AUSTIN, Texas — The U.S. is counting on hydrogen to play a significant role in the low-carbon economy of the future, but fundamental questions about transportation, storage and cost need to be addressed in order to integrate hydrogen gas into the nation’s existing infrastructure, according to a preliminary study from a new research program at The University of Texas at Austin.
That’s because although hydrogen gas burns carbon free, it only gives about a third of the energy of natural gas per unit volume. That means the U.S. will need to make and store much more of it for heating, transportation, power generation and industrial uses.
The research offers a framework for solving these issues, presenting an initial goal of replacing 10% of the nation’s natural gas supply with hydrogen as a reasonable first target. That move could reduce U.S. greenhouse gasses by 3.2%, based on 2019 emissions, and help meet the Department of Energy’s goal of enabling a low-carbon economy in the U.S.
The analysis considers what it would take to scale up the use of hydrogen, including integrating hydrogen into the country’s natural gas system, which is probably the most robust in the world, said lead author Mark Shuster, associate director of energy at the Bureau of Economic Geology in the UT Jackson School of Geosciences.
“We know how to move gas. We’re very experienced in it, particularly in the U.S., so it makes sense,” he said. “You have a whole suite of potential uses for the hydrogen, but it’s going to take some work, some research, and I think it’s going to take probably some targeted incentives.”

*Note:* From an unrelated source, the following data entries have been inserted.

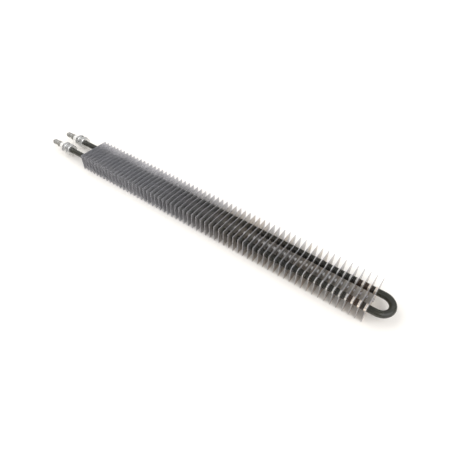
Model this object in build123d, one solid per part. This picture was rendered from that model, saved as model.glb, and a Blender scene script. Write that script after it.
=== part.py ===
"""Finned tubular heating element: a U-bent heater tube with 63 plate fins and two screwed-in cold ends.

Millimetres. X runs along the legs, with the U-bend at +X and the terminals at -X. Y runs across the two
legs, which lie either side of Y = 0. The origin is under the middle of the whole length, on the surface
that the fins' lower edges stand on, with +Z up.
"""
import os
from math import copysign, cos, radians, tan

from build123d import *

# Heater tube
SHEATH_D = 8.5  # outside diameter of the rolled sheath
SHEATH_WALL = 0.7
LEG_SPACING = 27.0  # between the axes of the two legs
BEND_RUN = 8.6  # straight run from the last fin to the start of the U-bend
COLD_RUN = 40.0  # bare tube from the first fin to the mounting bush
SHEATH_STICKOUT = 1.5  # sheath past the threaded end of the bush

# What the sheath holds
COIL_D = 3.8  # outside of the wound resistance wire
COLD_PIN_D = 3.0
COLD_PIN_LENGTH = 54.0
FILL_RECESS = 9.0  # from the mouth of the sheath to the packed magnesia

# Fins
FIN_COUNT = 63
FIN_PITCH = 7.5
FIN_WIDTH = 50.0
FIN_HEIGHT = 25.0
FIN_SHEET = 0.5
COLLAR_HEIGHT = 3.0  # drawn collar, measured from the face of the plate
COLLAR_WALL = 0.5
COLLAR_FLAT_COUNT = 8
PILOT_LENGTH = 4.0  # slot midway between the collars, by which the strip is fed through the die
PILOT_WIDTH = 2.0

# Mounting bush, with its washer and lock nut
BUSH_HEX_AF = 17.0
BUSH_HEX_HEIGHT = 6.0
THREAD_D = 14.0
THREAD_LENGTH = 12.5
THREAD_CHAMFER = 1.0
WASHER_D = 18.0
WASHER_THICKNESS = 1.5
PANEL_ROOM = 2.5  # left for the panel between the sealing washer and the lock nut
LOCK_NUT_AF = 17.0
LOCK_NUT_HEIGHT = 6.0
HEX_CHAMFER_DEG = 30.0

# End of the element
CERAMIC_HEAD_D = 9.5
CERAMIC_HEAD_LENGTH = 8.0
CERAMIC_SPIGOT_LENGTH = 5.0
CERAMIC_CHAMFER = 0.8

# Terminal stud and the hardware on it
STUD_D = 5.0
STUD_ROOT = 4.0  # stud inside the insulator's spigot, where the cold pin is welded to it
STUD_TAIL = 3.5  # free end past the counter nut
TERMINAL_NUT_AF = 8.0
TERMINAL_NUT_HEIGHT = 4.7
TERMINAL_WASHER_D = 10.0
TERMINAL_WASHER_THICKNESS = 1.0
SPRING_WASHER_D = 9.2
SPRING_WASHER_THICKNESS = 1.3
SPRING_WASHER_SPLIT = 1.0

# Clearances
NEST_GAP = 0.02  # between round pieces packed or pressed into one another
FIN_GAP = 0.04  # between a collar's flats and the sheath
THREAD_GAP = 0.05  # between a threaded piece and the nut or washer on it

# Places along X, worked out from the middle of the whole length
hardware_length = 3 * TERMINAL_NUT_HEIGHT + 2 * TERMINAL_WASHER_THICKNESS + SPRING_WASHER_THICKNESS
fin_run = (FIN_COUNT - 1) * FIN_PITCH
length = (
    STUD_TAIL + hardware_length + CERAMIC_HEAD_LENGTH + SHEATH_STICKOUT + THREAD_LENGTH + BUSH_HEX_HEIGHT
    + COLD_RUN + fin_run + BEND_RUN + (LEG_SPACING + SHEATH_D) / 2
)
x_bend = length / 2 - (LEG_SPACING + SHEATH_D) / 2
x_last_fin = x_bend - BEND_RUN
x_first_fin = x_last_fin - fin_run
x_bush = x_first_fin - COLD_RUN
x_seat = x_bush - BUSH_HEX_HEIGHT
x_thread_end = x_seat - THREAD_LENGTH
x_mouth = x_thread_end - SHEATH_STICKOUT
x_fill = x_mouth + FILL_RECESS
x_coil = x_fill + COLD_PIN_LENGTH
x_ceramic = x_mouth - CERAMIC_HEAD_LENGTH
x_stud_end = -length / 2

axis_height = FIN_HEIGHT / 2
bore_d = SHEATH_D - 2 * SHEATH_WALL
fill_d = bore_d - 2 * NEST_GAP
LEGS = {"front": -LEG_SPACING / 2, "back": LEG_SPACING / 2}


def across(x, y=0):
    """The plane square to the legs at x, with its own X along the object's Y."""
    return Plane((x, y, axis_height), x_dir=(0, 1, 0), z_dir=(1, 0, 0))


def hairpin(diameter, x_end):
    """A solid rod bent to the U, with both ends at x_end."""
    front_end = Vector(x_end, LEGS["front"], axis_height)
    front_bend = Vector(x_bend, LEGS["front"], axis_height)
    tip = Vector(x_bend + LEG_SPACING / 2, 0, axis_height)
    back_bend = Vector(x_bend, LEGS["back"], axis_height)
    back_end = Vector(x_end, LEGS["back"], axis_height)
    path = Wire([
        Edge.make_line(front_end, front_bend),
        Edge.make_three_point_arc(front_bend, tip, back_bend),
        Edge.make_line(back_bend, back_end),
    ])
    return sweep(across(x_end, LEGS["front"]) * Circle(diameter / 2), path=path)


def rod(x_start, x_stop, diameter, leg):
    """A round bar along one leg's axis, between two places on X."""
    return extrude(across(x_start, LEGS[leg]) * Circle(diameter / 2), x_stop - x_start)


def hexagon(x_start, height, across_flats, leg):
    """A hexagonal prism along one leg's axis."""
    outline = RegularPolygon(across_flats / 2, 6, major_radius=False)
    return extrude(across(x_start, LEGS[leg]) * outline, height)


def turned_hexagon(x_flat, x_turned, across_flats, leg):
    """A hexagonal prism from x_flat to x_turned, with its corners turned off at x_turned."""
    flat_radius = across_flats / 2
    corner_radius = flat_radius / cos(radians(30))
    towards = copysign(1, x_turned - x_flat)
    x_full = x_turned - towards * (corner_radius - flat_radius) * tan(radians(HEX_CHAMFER_DEG))
    y = LEGS[leg]
    chamfer_cone = loft([
        across(x_full, y) * Circle(corner_radius),
        across(x_turned, y) * Circle(flat_radius),
    ])
    prism = hexagon(x_flat, x_full - x_flat, across_flats, leg)
    return prism + (hexagon(x_full, x_turned - x_full, across_flats, leg) & chamfer_cone)


def sheath_tube():
    return hairpin(SHEATH_D, x_mouth) - hairpin(bore_d, x_mouth)


def magnesia_fill():
    """Packed powder round the coil and the inner ends of the cold pins."""
    fill = hairpin(fill_d, x_fill) - hairpin(COIL_D + 2 * NEST_GAP, x_coil)
    for leg in LEGS:
        fill -= rod(x_fill, x_coil, COLD_PIN_D + 2 * NEST_GAP, leg)
    return fill


def heating_coil():
    """The wound resistance wire as one rod of its outside diameter, from pin to pin."""
    return hairpin(COIL_D, x_coil)


def cold_pin(leg):
    return rod(x_mouth + STUD_ROOT, x_coil, COLD_PIN_D, leg)


def fin_plate(x_face):
    """One plate fin on both legs, with its drawn collars towards the terminals."""
    bore_radius = SHEATH_D / 2 + FIN_GAP
    collar = RegularPolygon(bore_radius + COLLAR_WALL, COLLAR_FLAT_COUNT, major_radius=False)
    bore = RegularPolygon(bore_radius, COLLAR_FLAT_COUNT, major_radius=False)
    outline = Rectangle(FIN_WIDTH, FIN_HEIGHT) - Rectangle(PILOT_LENGTH, PILOT_WIDTH)
    fin = extrude(across(x_face) * outline, FIN_SHEET)
    for y in LEGS.values():
        fin += extrude(across(x_face, y) * collar, -COLLAR_HEIGHT)
        fin -= extrude(across(x_face - COLLAR_HEIGHT, y) * bore, COLLAR_HEIGHT + FIN_SHEET)
    return fin


def mounting_bush(leg):
    """Threaded bush fixed on the sheath: a hexagonal collar, then the thread towards the terminal."""
    thread = rod(x_thread_end, x_seat, THREAD_D, leg)
    mouth_edge = thread.edges().filter_by(GeomType.CIRCLE).sort_by(Axis.X)[0]
    bush = turned_hexagon(x_seat, x_bush, BUSH_HEX_AF, leg) + chamfer(mouth_edge, THREAD_CHAMFER)
    return bush - rod(x_thread_end, x_bush, SHEATH_D + 2 * NEST_GAP, leg)


def sealing_washer(leg):
    x_far = x_seat - WASHER_THICKNESS
    return rod(x_far, x_seat, WASHER_D, leg) - rod(x_far, x_seat, THREAD_D + 2 * THREAD_GAP, leg)


def lock_nut(leg):
    x_near = x_seat - WASHER_THICKNESS - PANEL_ROOM
    x_far = x_near - LOCK_NUT_HEIGHT
    nut = turned_hexagon(x_near, x_far, LOCK_NUT_AF, leg)
    return nut - rod(x_far, x_near, THREAD_D + 2 * THREAD_GAP, leg)


def end_seal(leg):
    """Poured resin round the cold pin, between the magnesia and the insulator's spigot."""
    x_spigot = x_mouth + CERAMIC_SPIGOT_LENGTH
    seal = rod(x_spigot, x_fill, fill_d, leg)
    return seal - rod(x_spigot, x_fill, COLD_PIN_D + 2 * NEST_GAP, leg)


def ceramic_insulator(leg):
    """Fired bush: a spigot in the mouth of the sheath and a round head between it and the hardware."""
    spigot = rod(x_mouth, x_mouth + CERAMIC_SPIGOT_LENGTH, fill_d, leg)
    head = rod(x_ceramic, x_mouth, CERAMIC_HEAD_D, leg)
    outer_edge = head.edges().filter_by(GeomType.CIRCLE).sort_by(Axis.X)[0]
    bush = spigot + chamfer(outer_edge, CERAMIC_CHAMFER)
    return bush - rod(x_ceramic, x_mouth + CERAMIC_SPIGOT_LENGTH, STUD_D + 2 * NEST_GAP, leg)


def terminal_stud(leg):
    """Screwed stud through the insulator, butt-welded to the cold pin."""
    return rod(x_stud_end, x_mouth + STUD_ROOT, STUD_D, leg)


def terminal_nut(x_near, leg):
    """A small hexagon nut with its inner face at x_near."""
    x_far = x_near - TERMINAL_NUT_HEIGHT
    nut = hexagon(x_far, TERMINAL_NUT_HEIGHT, TERMINAL_NUT_AF, leg)
    return nut - rod(x_far, x_near, STUD_D + 2 * THREAD_GAP, leg)


def terminal_washer(x_near, leg):
    x_far = x_near - TERMINAL_WASHER_THICKNESS
    washer = rod(x_far, x_near, TERMINAL_WASHER_D, leg)
    return washer - rod(x_far, x_near, STUD_D + 2 * THREAD_GAP, leg)


def spring_washer(x_near, leg):
    """A ring with one cut through it, at the top."""
    x_far = x_near - SPRING_WASHER_THICKNESS
    ring = rod(x_far, x_near, SPRING_WASHER_D, leg) - rod(x_far, x_near, STUD_D + 2 * THREAD_GAP, leg)
    cut_place = ((x_far + x_near) / 2, LEGS[leg], axis_height + SPRING_WASHER_D / 4)
    return ring - Pos(*cut_place) * Box(SPRING_WASHER_THICKNESS, SPRING_WASHER_SPLIT, SPRING_WASHER_D / 2)


def element_end(leg):
    """Every piece of one cold end, by name."""
    x_inner_nut = x_ceramic
    x_inner_washer = x_inner_nut - TERMINAL_NUT_HEIGHT
    x_outer_washer = x_inner_washer - TERMINAL_WASHER_THICKNESS
    x_spring_washer = x_outer_washer - TERMINAL_WASHER_THICKNESS
    x_outer_nut = x_spring_washer - SPRING_WASHER_THICKNESS
    x_counter_nut = x_outer_nut - TERMINAL_NUT_HEIGHT
    return {
        "cold_pin": cold_pin(leg),
        "end_seal": end_seal(leg),
        "ceramic_insulator": ceramic_insulator(leg),
        "mounting_bush": mounting_bush(leg),
        "sealing_washer": sealing_washer(leg),
        "lock_nut": lock_nut(leg),
        "terminal_stud": terminal_stud(leg),
        "terminal_inner_nut": terminal_nut(x_inner_nut, leg),
        "terminal_inner_washer": terminal_washer(x_inner_washer, leg),
        "terminal_outer_washer": terminal_washer(x_outer_washer, leg),
        "terminal_spring_washer": spring_washer(x_spring_washer, leg),
        "terminal_outer_nut": terminal_nut(x_outer_nut, leg),
        "terminal_counter_nut": terminal_nut(x_counter_nut, leg),
    }


def fins():
    first = fin_plate(x_first_fin)
    return Compound([Pos(index * FIN_PITCH, 0, 0) * first for index in range(FIN_COUNT)])


os.makedirs("parts", exist_ok=True)

pieces = {
    "sheath_tube": sheath_tube(),
    "magnesia_fill": magnesia_fill(),
    "heating_coil": heating_coil(),
    "fins": fins(),
}
for leg in LEGS:
    for name, shape in element_end(leg).items():
        pieces[f"{name}_{leg}"] = shape

for name, shape in pieces.items():
    export_step(shape, f"parts/{name}.step")
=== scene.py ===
"""Finned tubular heating element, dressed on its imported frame. Metres, in the frame's own axes:
X along the legs to the U-bend, Y across them, Z up."""
from math import cos, hypot, pi, radians, sin, tan

import bmesh
import bpy
from mathutils import Matrix, Vector


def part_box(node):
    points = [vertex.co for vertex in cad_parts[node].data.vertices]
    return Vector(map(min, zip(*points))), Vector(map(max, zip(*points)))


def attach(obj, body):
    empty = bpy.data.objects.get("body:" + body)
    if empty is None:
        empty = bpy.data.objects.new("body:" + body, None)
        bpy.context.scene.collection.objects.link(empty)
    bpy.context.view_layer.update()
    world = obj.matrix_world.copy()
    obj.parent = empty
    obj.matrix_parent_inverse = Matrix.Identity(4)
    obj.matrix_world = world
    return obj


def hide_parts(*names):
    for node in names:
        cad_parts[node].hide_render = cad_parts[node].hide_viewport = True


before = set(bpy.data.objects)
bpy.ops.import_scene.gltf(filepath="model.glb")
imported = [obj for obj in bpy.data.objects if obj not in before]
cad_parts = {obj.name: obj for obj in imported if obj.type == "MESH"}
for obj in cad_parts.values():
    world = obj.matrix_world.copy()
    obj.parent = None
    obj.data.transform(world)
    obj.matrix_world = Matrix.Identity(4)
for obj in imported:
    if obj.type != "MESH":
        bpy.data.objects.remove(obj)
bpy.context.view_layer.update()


# Heater tube: one steel tube, rolled down on its packing and bent to a hairpin. Heat has left it a dark
# olive-black oxide with a soft sheen, lighter where it has been handled, and a painted brown reflection at the last
# fins.
sheath_low, sheath_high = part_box("sheath_tube")
axis_height = (sheath_low.z + sheath_high.z) / 2
sheath_radius = (sheath_high.z - sheath_low.z) / 2
leg_y = sheath_high.y - sheath_radius
legs = {"front": -leg_y, "back": leg_y}


def node_group(name, inputs, outputs):
    """An empty shader group with named sockets, and its input and output nodes."""
    group = bpy.data.node_groups.new(name, "ShaderNodeTree")
    for label, kind, value in inputs:
        socket = group.interface.new_socket(label, in_out="INPUT", socket_type=kind)
        socket.default_value = value
    for label, kind in outputs:
        group.interface.new_socket(label, in_out="OUTPUT", socket_type=kind)
    return group, group.nodes.new("NodeGroupInput"), group.nodes.new("NodeGroupOutput")


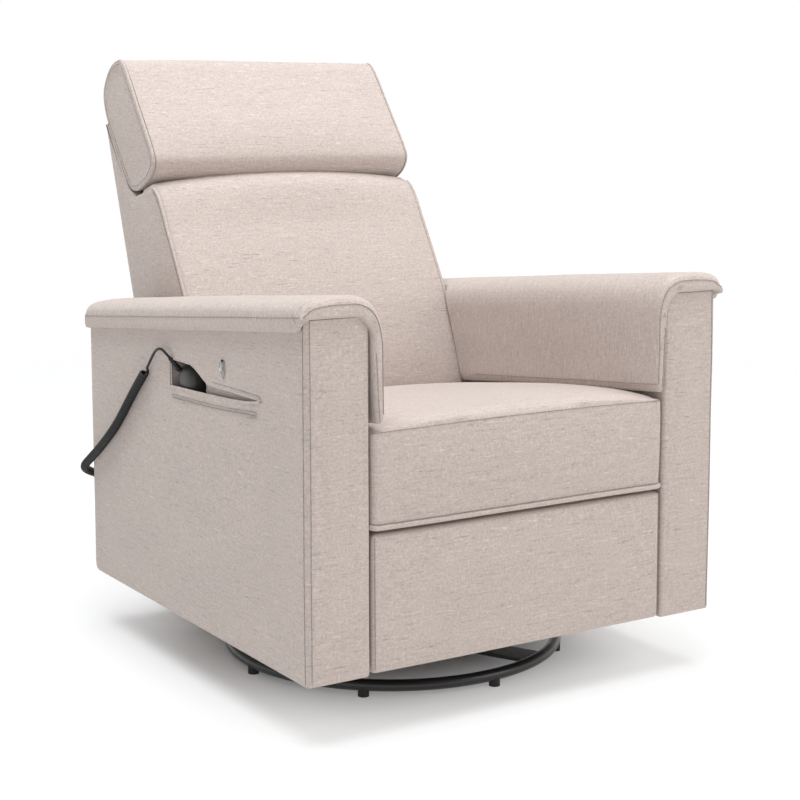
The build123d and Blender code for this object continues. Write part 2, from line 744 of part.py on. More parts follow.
# ---------------------------------------------------------------- back
with BuildPart() as recline_pivot_plates:
    for side in SIDES:
        plate = [
            (RECLINE_Y - 40, 264),
            (RECLINE_Y + 40, 264),
            (RECLINE_Y + 24, RECLINE_Z + 20),
            (RECLINE_Y - 24, RECLINE_Z + 20),
        ]
        slab(side, 270, 4.8, plate)
        cross_pin(side, 238, RECLINE_Y, RECLINE_Z, RECLINE_PIN_R, 32)
save(recline_pivot_plates, "recline_pivot_plates")

STILE_FRONT = 64.0           # stiles, measured forward from the rear plane
STILE_REAR = 24.0
STILE_TOP_Z = 768.0
STILE_X = 214.0


def lean_box(low, high, front, rear):
    """Outline of a bar in the YZ plane that leans with the rear plane."""
    return [
        (back_rear(low) - front, low),
        (back_rear(low) - rear, low),
        (back_rear(high) - rear, high),
        (back_rear(high) - front, high),
    ]


with BuildPart() as recline_brackets:
    foot_y = back_rear(RECLINE_Z) - STILE_REAR
    heel_y = back_rear(420) - STILE_FRONT
    for side in SIDES:
        cross_pin(side, 240, RECLINE_Y, RECLINE_Z, 19, PLATE)
        arm = [
            (RECLINE_Y, RECLINE_Z - 19),
            (foot_y, RECLINE_Z - 19),
            (back_rear(430) - STILE_REAR, 430),
            (heel_y, 430),
            (heel_y - 18, RECLINE_Z + 19),
            (RECLINE_Y, RECLINE_Z + 19),
        ]
        slab(side, 240, PLATE, arm)
        hole = RECLINE_PIN_R + RUNNING
        cross_pin(side, 240, RECLINE_Y, RECLINE_Z, hole, PLATE, Mode.SUBTRACT)
save(recline_brackets, "recline_brackets")

with BuildPart() as back_stiles:
    for side in SIDES:
        slab(side, STILE_X, 239.8 - STILE_X, lean_box(345, STILE_TOP_Z, STILE_FRONT, STILE_REAR))
save(back_stiles, "back_stiles")

with BuildPart() as back_rails:
    for low in (352, 560, 728):
        slab(1, -STILE_X + SKIN_GAP, 2 * (STILE_X - SKIN_GAP), lean_box(low, low + 40, 58, 30))
save(back_rails, "back_rails")

BACK_FRONT = [
    (67, 352),
    (71, 419),
    (117, 535),
    (146, 592),
    (205, 692),
    (249, 757),
    (274, 774),
    (291, 777),
]
CUSHION_REAR = [(320, 768), (336, 752), (253, 575), (178, 400), (174, 352)]
with BuildPart() as back_cushion:
    inner = BACK_HALF - BACK_SIDE - 0.5
    slab(1, -inner, 2 * inner, BACK_FRONT + CUSHION_REAR)
save(back_cushion, "back_cushion")

SIDE_TOP = [(322, 766), (350, 759), (382, 771), (474, 889)]
SIDE_BOTTOM = [(271, 300), (219, 300), (159, 352)]
with BuildPart() as back_side_panels:
    for side in SIDES:
        outline = BACK_FRONT + SIDE_TOP + [(back_rear(880), 880)] + SIDE_BOTTOM
        slab(side, BACK_HALF - BACK_SIDE, BACK_SIDE, outline)
save(back_side_panels, "back_side_panels")

with BuildPart() as back_rear_cover:
    inner = BACK_HALF - BACK_SIDE - 0.5
    slab(1, -inner, 2 * inner, lean_box(BACK_REAR_BOTTOM_Z, 876, 16, 0))
save(back_rear_cover, "back_rear_cover")

HEADREST = [
    (462, 984),
    (425, 1003),
    (397, 999),
    (278, 842),
    (273, 820),
    (288, 797),
    (324, 778),
    (349, 769),
    (378, 781),
    (473, 900),
    (487, 948),
    (480, 972),
]
with BuildPart() as headrest_roll:
    slab(1, -BACK_HALF, 2 * BACK_HALF, HEADREST)
save(headrest_roll, "headrest_roll")

# ---------------------------------------------------------------- handset
LEAN = math.radians(HANDSET_LEAN)
HANDSET_PLANE = Plane(
    origin=HANDSET_AT,
    x_dir=(0, -1, 0),
    z_dir=(-math.cos(LEAN), 0, -math.sin(LEAN)),
)
BUTTON_SPOTS = [(-12, 2), (12, 2), (-12, -22), (12, -22)]
BUTTON_NAMES = ["recline_button", "upright_button", "footrest_out_button", "footrest_in_button"]


HALF_THICK = HANDSET_SIZE[2] / 2
with BuildPart() as handset_back_shell:
    with BuildSketch(HANDSET_PLANE.offset(-HALF_THICK)) as outline:
        Rectangle(HANDSET_SIZE[0], HANDSET_SIZE[1])
        fillet(outline.vertices(), radius=18)
    extrude(amount=HALF_THICK)
save(handset_back_shell, "handset_back_shell")

with BuildPart() as handset_front_shell:
    with BuildSketch(HANDSET_PLANE) as outline:
        Rectangle(HANDSET_SIZE[0], HANDSET_SIZE[1])
        fillet(outline.vertices(), radius=18)
    extrude(amount=HALF_THICK)
    with BuildSketch(HANDSET_PLANE.offset(BUTTON_FACE - BUTTON[2] - 1.6)):
        with Locations(*BUTTON_SPOTS):
            Rectangle(BUTTON[0] + 2 * BUTTON_GAP, BUTTON[1] + 2 * BUTTON_GAP)
    extrude(amount=10, mode=Mode.SUBTRACT)
save(handset_front_shell, "handset_front_shell")

for spot, name in zip(BUTTON_SPOTS, BUTTON_NAMES):
    with BuildPart() as button:
        with BuildSketch(HANDSET_PLANE.offset(BUTTON_FACE - BUTTON[2])):
            with Locations(spot):
                Rectangle(BUTTON[0], BUTTON[1])
        extrude(amount=BUTTON[2])
    save(button, name)

# ---------------------------------------------------------------- handset cord
RELIEF_TOP = Vector(*LEAD_ROUTE[0])
RELIEF_AXIS = (Vector(*LEAD_ROUTE[1]) - RELIEF_TOP).normalized()
with BuildPart() as cord_strain_relief:
    with BuildSketch(Plane(origin=RELIEF_TOP - RELIEF_AXIS * RELIEF_LENGTH, z_dir=RELIEF_AXIS)):
        Circle(5.5)
    with BuildSketch(Plane(origin=RELIEF_TOP, z_dir=RELIEF_AXIS)):
        Circle(3.4)
    loft()
    add(handset_front_shell.part, mode=Mode.SUBTRACT)
    add(handset_back_shell.part, mode=Mode.SUBTRACT)
save(cord_strain_relief, "cord_strain_relief")

with BuildPart() as handset_lead:
    cord_tube(LEAD_ROUTE, LEAD_R)
save(handset_lead, "handset_lead")

with BuildPart() as handset_coil:
    cord_tube(COIL_ROUTE, COIL_R)
save(handset_coil, "handset_coil")

with BuildPart() as handset_tail:
    cord_tube(TAIL_ROUTE, LEAD_R)
save(handset_tail, "handset_tail")
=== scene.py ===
"""Looks of the power glider armchair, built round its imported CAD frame. Metres; the front faces -Y."""

import math

import bmesh
import bpy
import numpy as np
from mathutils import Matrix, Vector, noise


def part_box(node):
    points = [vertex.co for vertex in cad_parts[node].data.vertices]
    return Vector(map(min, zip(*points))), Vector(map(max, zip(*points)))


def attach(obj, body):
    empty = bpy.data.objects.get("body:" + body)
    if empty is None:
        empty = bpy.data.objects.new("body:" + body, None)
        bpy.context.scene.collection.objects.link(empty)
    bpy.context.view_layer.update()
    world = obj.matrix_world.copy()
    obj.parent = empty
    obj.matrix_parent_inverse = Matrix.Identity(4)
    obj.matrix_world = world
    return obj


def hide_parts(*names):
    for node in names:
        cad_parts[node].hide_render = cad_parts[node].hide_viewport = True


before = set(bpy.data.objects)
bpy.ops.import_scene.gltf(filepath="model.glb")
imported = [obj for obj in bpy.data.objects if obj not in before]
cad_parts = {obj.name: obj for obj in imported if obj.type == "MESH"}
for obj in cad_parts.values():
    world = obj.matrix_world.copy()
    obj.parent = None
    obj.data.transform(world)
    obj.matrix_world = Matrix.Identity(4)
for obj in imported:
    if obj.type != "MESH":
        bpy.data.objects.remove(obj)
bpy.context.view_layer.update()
noise.seed_set(1)            # without it the wander of the fabric differs from run to run

# ---------------------------------------------------------------- places, from the frame
SIDES = (-1, 1)
OUTER_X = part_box("right_arm_outer_panel")[1].x
INNER_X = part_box("rear_lower_panel")[1].x + 0.0002
FRONT_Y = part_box("arm_front_panels")[0].y
REAR_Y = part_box("arm_rear_panels")[1].y
HEM_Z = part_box("arm_front_panels")[0].z
TOP_FRONT_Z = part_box("arm_front_panels")[1].z + 0.0019
TOP_REAR_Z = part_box("arm_rear_panels")[1].z + 0.0002
TOP_SLOPE = (TOP_FRONT_Z - TOP_REAR_Z) / (REAR_Y - FRONT_Y)
PAD_LOW, PAD_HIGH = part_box("right_arm_pad")
BACK_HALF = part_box("back_side_panels")[1].x
SEAT_LOW, SEAT_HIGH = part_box("seat_cushion")
FOOT_LOW, FOOT_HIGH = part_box("footrest_panel")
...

The paper, authored by scientists and economists at the bureau, was published in the Oil & Gas Journal. It came out as Secretary of Energy Jennifer M. Granholm announced the goal of reducing the cost of clean hydrogen from $5 a kilogram to $1 a kilogram in a decade.
Bureau Chief Economist Ning Lin, a study co-author, said that hydrogen projects will have to quickly become reality for the Department of Energy’s goal to be met.
“There is a lot of research being done, but not enough demonstration,” she said. “In order to achieve the goal of having hydrogen as a meaningful sector in our current energy system with competitive cost, we need to see material progress in scaling up to pilot test capacity and strong cost reduction evidence in the next five years.”
Lin added that it takes at least five to six years to build necessary infrastructure to bring R&D projects to market.
Hydrogen has promise as a fuel because it is carbon free when burned and can be stored indefinitely. To have a real impact on the nation’s greenhouse gas emissions, it probably would need to be used to generate electricity, said Shuster. The study points to pilot projects in Europe that have shown promising results using a mixture of 10% hydrogen in the gas supply for both power production and heating.
But there are many complicating factors. Hydrogen carries only about a third of the energy of natural gas, and so requires more storage space. Furthermore, 98% of hydrogen is currently produced from natural gas and 1% made through electrolysis, a process that splits water into hydrogen and oxygen using electricity. This means that hydrogen could be produced from solar, wind or other low-carbon sources, but currently the technology is expensive and not available at scale.
The preliminary work and the proposed research program offer potential solutions to these roadblocks. Hydrogen can lean heavily on geologic storage instead of tanks or batteries, researchers said, with the gas stored in suitable underground formations and moved via pipeline. There are currently three such geologic storage locations in the country being used for hydrogen and many more for natural gas. The UT team pinpointed other potential storage areas across the country.
To help bridge the gap until electrolysis technology can catch up, the study recommends ramping up hydrogen production using natural gas with carbon capture technology, which keeps carbon out of the atmosphere by piping it underground into geologic formations.
“We can utilize natural gas right now, if you’re prepared to move forward with carbon capture and storage, and give the electrolysis and related technologies a chance to catch up and become more economically viable,” Shuster said.